» **Dataset content**
▽
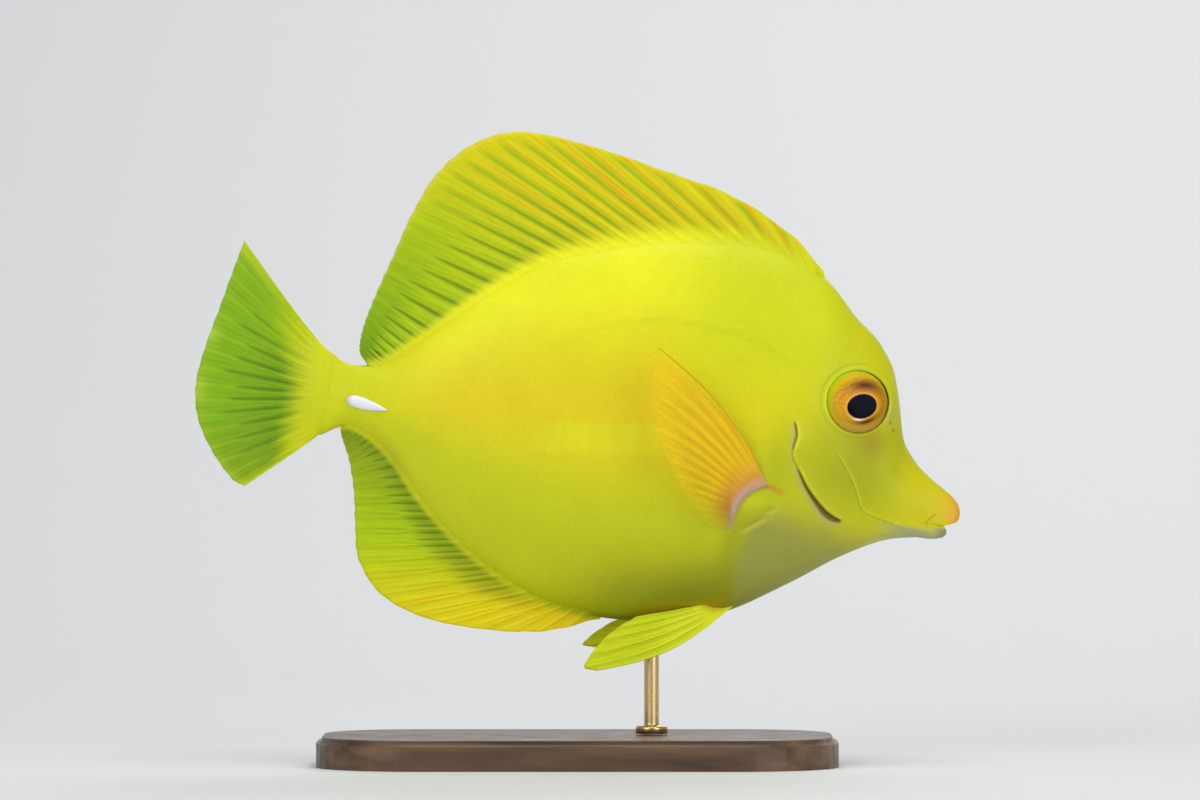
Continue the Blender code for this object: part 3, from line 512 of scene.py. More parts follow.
def store(mesh, name, values):
    values = np.asarray(values, np.float32)
    if name == "paint":
        layer = mesh.attributes.new(name, "FLOAT_COLOR", "POINT")
        full = np.concatenate([np.clip(values, 0, 1), np.ones((len(values), 1), np.float32)], axis=1)
        layer.data.foreach_set("color", full.ravel())
    elif values.ndim == 2:
        layer = mesh.attributes.new(name, "FLOAT_VECTOR", "POINT")
        layer.data.foreach_set("vector", values.ravel())
    else:
        layer = mesh.attributes.new(name, "FLOAT", "POINT")
        layer.data.foreach_set("value", values)


def fix_normals(mesh):
    shape = bmesh.new()
    shape.from_mesh(mesh)
    bmesh.ops.recalc_face_normals(shape, faces=shape.faces)
    shape.to_mesh(mesh)
    shape.free()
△
» **Job**
Output all of the material, please, exactly as it stands.

» **Task output**
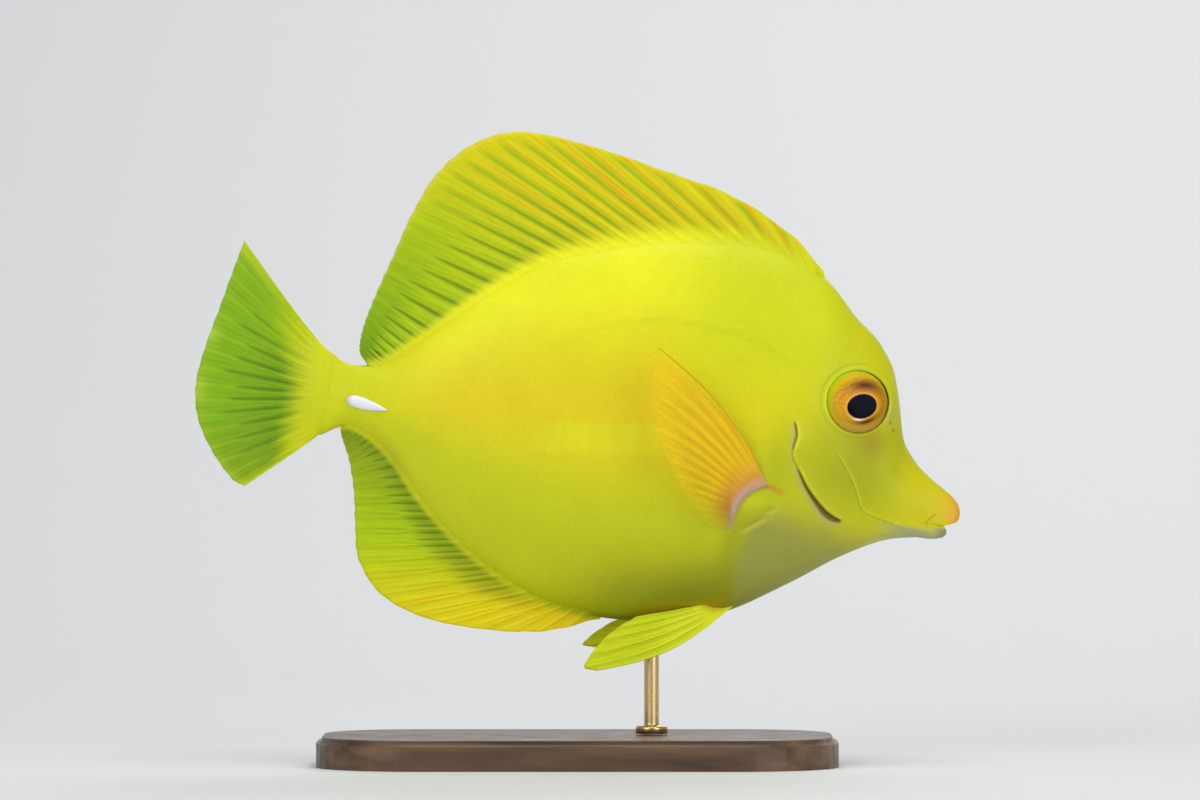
Continue the Blender code for this object: part 3, from line 512 of scene.py. More parts follow.
def store(mesh, name, values):
    values = np.asarray(values, np.float32)
    if name == "paint":
        layer = mesh.attributes.new(name, "FLOAT_COLOR", "POINT")
        full = np.concatenate([np.clip(values, 0, 1), np.ones((len(values), 1), np.float32)], axis=1)
        layer.data.foreach_set("color", full.ravel())
    elif values.ndim == 2:
        layer = mesh.attributes.new(name, "FLOAT_VECTOR", "POINT")
        layer.data.foreach_set("vector", values.ravel())
    else:
        layer = mesh.attributes.new(name, "FLOAT", "POINT")
        layer.data.foreach_set("value", values)


def fix_normals(mesh):
    shape = bmesh.new()
    shape.from_mesh(mesh)
    bmesh.ops.recalc_face_normals(shape, faces=shape.faces)
    shape.to_mesh(mesh)
    shape.free()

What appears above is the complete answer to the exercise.